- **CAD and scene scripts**
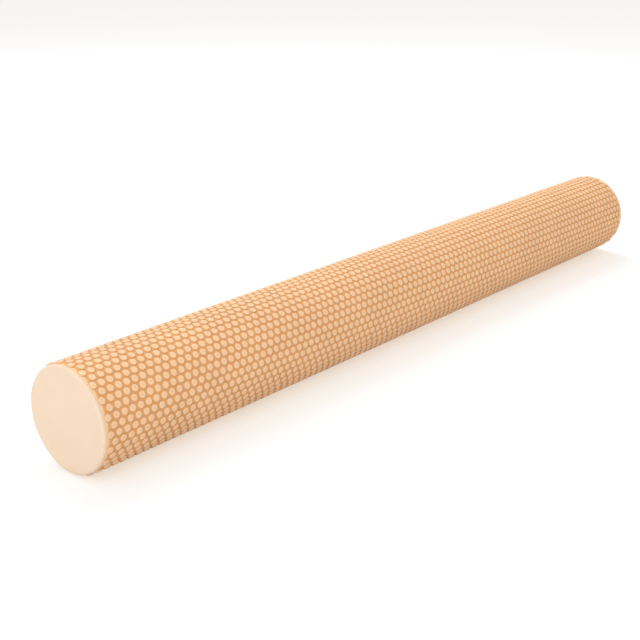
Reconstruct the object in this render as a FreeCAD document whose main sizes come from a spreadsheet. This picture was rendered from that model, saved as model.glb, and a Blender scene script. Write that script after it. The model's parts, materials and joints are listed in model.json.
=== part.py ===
"""Foam massage roller, 900 mm long and 100 mm across, held together by glue alone.

A core of four foam boards, glued flat on each other and turned round, carries a moulded foam sheet that is
wrapped once round it. The sheet's outside is covered with small round nubs, and its two long edges meet in a
butt seam. A thin smooth disc is glued over each end of the core and over the sheet's cut edge.

The roller lies along X with its centre at the origin, +Z is up, and units are millimetres. The seam faces +Y
and a little down. The foam is soft and the nubs are moulded into the sheet, so the field of nubs is drawn here
as the plain tube that their tops touch, with the bare edges of the sheet left at each end.
"""

import FreeCAD
import Part

import os

import Sketcher

# Driving dimensions: alias, value, meaning. Everything else is worked out from these.
SIZES = (
    ("RollerLength", 900, "from end face to end face"),
    ("RollerDiameter", 100, "over the tops of the nubs"),
    ("NubHeight", 1.6, "nub top above the sheet between the nubs"),
    ("NubMargin", 0.5, "bare sheet between its cut edge and the first nubs"),
    ("SkinThickness", 5, "the sheet between the nubs"),
    ("SeamGap", 0.3, "open line where the sheet's long edges meet"),
    ("SeamAngle", 30, "degrees that the seam lies below +Y"),
    ("DiscThickness", 3, "smooth disc on each end"),
    ("DiscRound", 1.5, "rounding of the disc's outer edge"),
    ("GlueLine", 0.2, "glue between any two glued faces"),
    ("BoardCount", 4, "boards in the core"),
    ("TurningAllowance", 3, "board left round the core until it is turned"),
)

# Sizes that follow from the driving dimensions, as expressions that the document works out.
NUB_TOP_RADIUS = "(Sizes.RollerDiameter / 2)"
SKIN_RADIUS = f"({NUB_TOP_RADIUS} - Sizes.NubHeight)"
SKIN_INNER_RADIUS = f"({SKIN_RADIUS} - Sizes.SkinThickness)"
CORE_RADIUS = f"({SKIN_INNER_RADIUS} - Sizes.GlueLine)"
DISC_SEAT = "(Sizes.RollerLength / 2 - Sizes.DiscThickness)"
CORE_LENGTH = f"(2 * ({DISC_SEAT} - Sizes.GlueLine))"
NUB_FIELD_LENGTH = f"({CORE_LENGTH} - 2 * Sizes.NubMargin)"
BOARD_PITCH = f"((2 * {CORE_RADIUS} + Sizes.GlueLine) / Sizes.BoardCount)"
BOARD_WIDTH = f"(2 * ({CORE_RADIUS} + Sizes.TurningAllowance))"
# The rounding stops short of the disc's glued face, however thin the disc.
DISC_ROUND = "min(Sizes.DiscRound; 0.9 * Sizes.DiscThickness)"

ORIGIN_POINT = (-1, 1)
START, END, CENTRE = 1, 2, 3
X_AXIS = FreeCAD.Vector(1, 0, 0)
Y_AXIS = FreeCAD.Vector(0, 1, 0)
Z_AXIS = FreeCAD.Vector(0, 0, 1)


def bind(target, **expressions):
    """Bind properties to expressions. A double underscore in a name stands for a dot."""
    for name, expression in expressions.items():
        target.setExpression(name.replace("__", "."), expression)


def make_sizes(doc):
    """Write the driving dimensions to a spreadsheet: name, value and meaning, one to a row."""
    sheet = doc.addObject("Spreadsheet::Sheet", "Sizes")
    for row, (alias, value, meaning) in enumerate(SIZES, start=1):
        sheet.set(f"A{row}", alias)
        sheet.set(f"B{row}", str(value))
        sheet.set(f"C{row}", meaning)
        sheet.setAlias(f"B{row}", alias)
    doc.recompute()
    return sheet


def new_body(doc, label):
    """An empty body, named after the piece that it will be."""
    body = doc.addObject("PartDesign::Body", label)
    body.Label = label
    return body


def cross_section(body, name):
    """A sketch on the body's own YZ plane, across the roller's axis."""
    sketch = body.newObject("Sketcher::SketchObject", name)
    plane = next(item for item in body.Origin.OriginFeatures if item.Role == "YZ_Plane")
    sketch.AttachmentSupport = [(plane, "")]
    sketch.MapMode = "FlatFace"
    return sketch


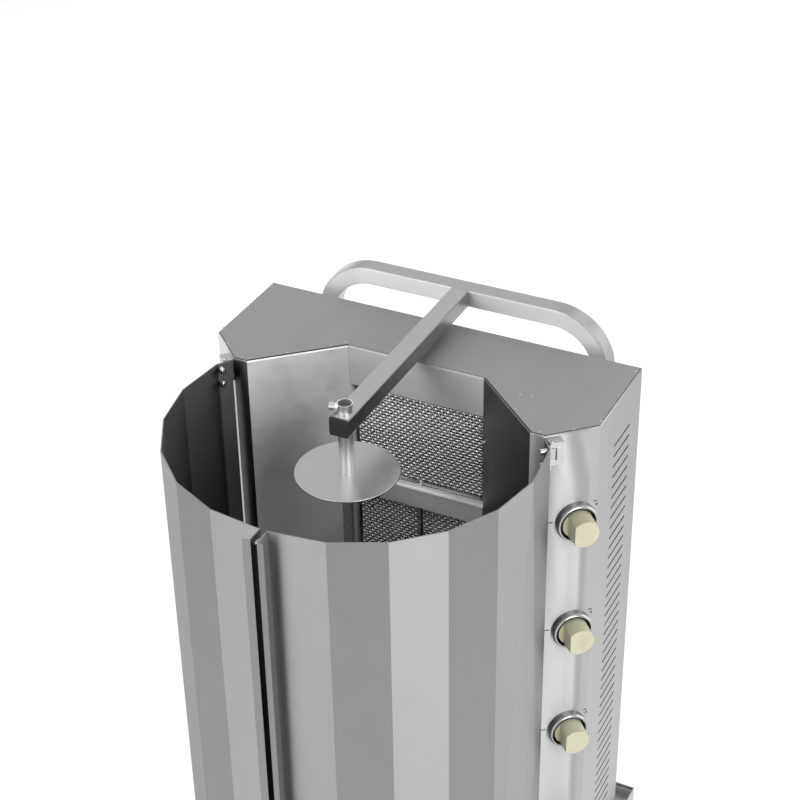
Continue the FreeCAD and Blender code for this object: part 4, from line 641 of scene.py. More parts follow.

- **The request**
Copy every line exactly. Leave nothing out.

- **Task answer**
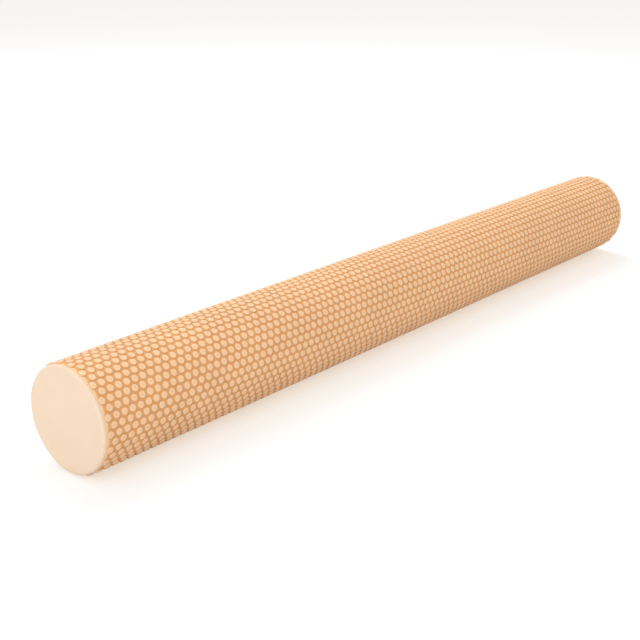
Reconstruct the object in this render as a FreeCAD document whose main sizes come from a spreadsheet. This picture was rendered from that model, saved as model.glb, and a Blender scene script. Write that script after it. The model's parts, materials and joints are listed in model.json.
=== part.py ===
"""Foam massage roller, 900 mm long and 100 mm across, held together by glue alone.

A core of four foam boards, glued flat on each other and turned round, carries a moulded foam sheet that is
wrapped once round it. The sheet's outside is covered with small round nubs, and its two long edges meet in a
butt seam. A thin smooth disc is glued over each end of the core and over the sheet's cut edge.

The roller lies along X with its centre at the origin, +Z is up, and units are millimetres. The seam faces +Y
and a little down. The foam is soft and the nubs are moulded into the sheet, so the field of nubs is drawn here
as the plain tube that their tops touch, with the bare edges of the sheet left at each end.
"""

import FreeCAD
import Part

import os

import Sketcher

# Driving dimensions: alias, value, meaning. Everything else is worked out from these.
SIZES = (
    ("RollerLength", 900, "from end face to end face"),
    ("RollerDiameter", 100, "over the tops of the nubs"),
    ("NubHeight", 1.6, "nub top above the sheet between the nubs"),
    ("NubMargin", 0.5, "bare sheet between its cut edge and the first nubs"),
    ("SkinThickness", 5, "the sheet between the nubs"),
    ("SeamGap", 0.3, "open line where the sheet's long edges meet"),
    ("SeamAngle", 30, "degrees that the seam lies below +Y"),
    ("DiscThickness", 3, "smooth disc on each end"),
    ("DiscRound", 1.5, "rounding of the disc's outer edge"),
    ("GlueLine", 0.2, "glue between any two glued faces"),
    ("BoardCount", 4, "boards in the core"),
    ("TurningAllowance", 3, "board left round the core until it is turned"),
)

# Sizes that follow from the driving dimensions, as expressions that the document works out.
NUB_TOP_RADIUS = "(Sizes.RollerDiameter / 2)"
SKIN_RADIUS = f"({NUB_TOP_RADIUS} - Sizes.NubHeight)"
SKIN_INNER_RADIUS = f"({SKIN_RADIUS} - Sizes.SkinThickness)"
CORE_RADIUS = f"({SKIN_INNER_RADIUS} - Sizes.GlueLine)"
DISC_SEAT = "(Sizes.RollerLength / 2 - Sizes.DiscThickness)"
CORE_LENGTH = f"(2 * ({DISC_SEAT} - Sizes.GlueLine))"
NUB_FIELD_LENGTH = f"({CORE_LENGTH} - 2 * Sizes.NubMargin)"
BOARD_PITCH = f"((2 * {CORE_RADIUS} + Sizes.GlueLine) / Sizes.BoardCount)"
BOARD_WIDTH = f"(2 * ({CORE_RADIUS} + Sizes.TurningAllowance))"
# The rounding stops short of the disc's glued face, however thin the disc.
DISC_ROUND = "min(Sizes.DiscRound; 0.9 * Sizes.DiscThickness)"

ORIGIN_POINT = (-1, 1)
START, END, CENTRE = 1, 2, 3
X_AXIS = FreeCAD.Vector(1, 0, 0)
Y_AXIS = FreeCAD.Vector(0, 1, 0)
Z_AXIS = FreeCAD.Vector(0, 0, 1)


def bind(target, **expressions):
    """Bind properties to expressions. A double underscore in a name stands for a dot."""
    for name, expression in expressions.items():
        target.setExpression(name.replace("__", "."), expression)


def make_sizes(doc):
    """Write the driving dimensions to a spreadsheet: name, value and meaning, one to a row."""
    sheet = doc.addObject("Spreadsheet::Sheet", "Sizes")
    for row, (alias, value, meaning) in enumerate(SIZES, start=1):
        sheet.set(f"A{row}", alias)
        sheet.set(f"B{row}", str(value))
        sheet.set(f"C{row}", meaning)
        sheet.setAlias(f"B{row}", alias)
    doc.recompute()
    return sheet


def new_body(doc, label):
    """An empty body, named after the piece that it will be."""
    body = doc.addObject("PartDesign::Body", label)
    body.Label = label
    return body


def cross_section(body, name):
    """A sketch on the body's own YZ plane, across the roller's axis."""
    sketch = body.newObject("Sketcher::SketchObject", name)
    plane = next(item for item in body.Origin.OriginFeatures if item.Role == "YZ_Plane")
    sketch.AttachmentSupport = [(plane, "")]
    sketch.MapMode = "FlatFace"
    return sketch


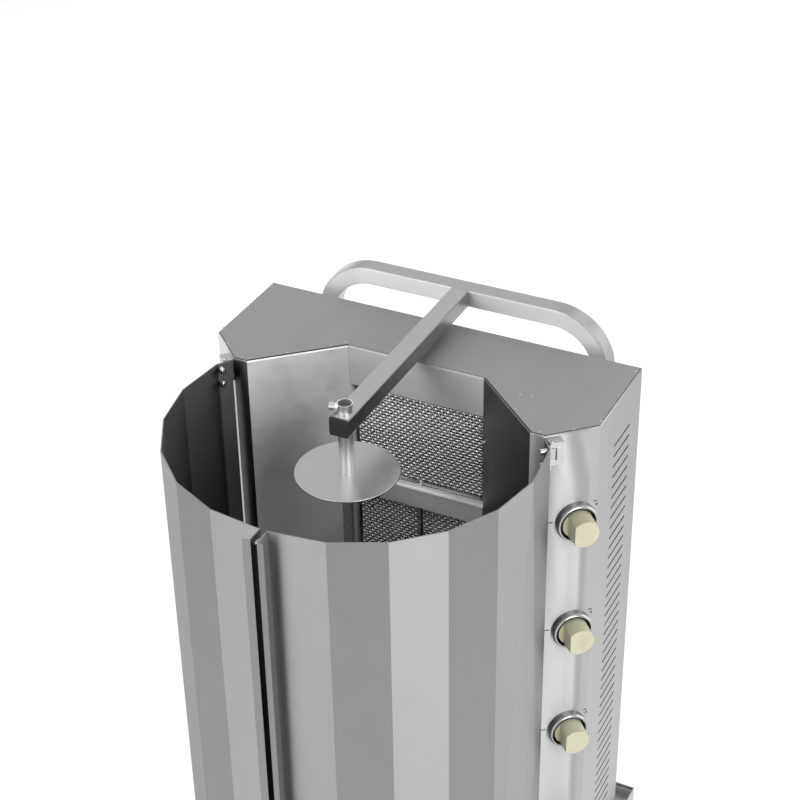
Continue the FreeCAD and Blender code for this object: part 4, from line 641 of scene.py. More parts follow.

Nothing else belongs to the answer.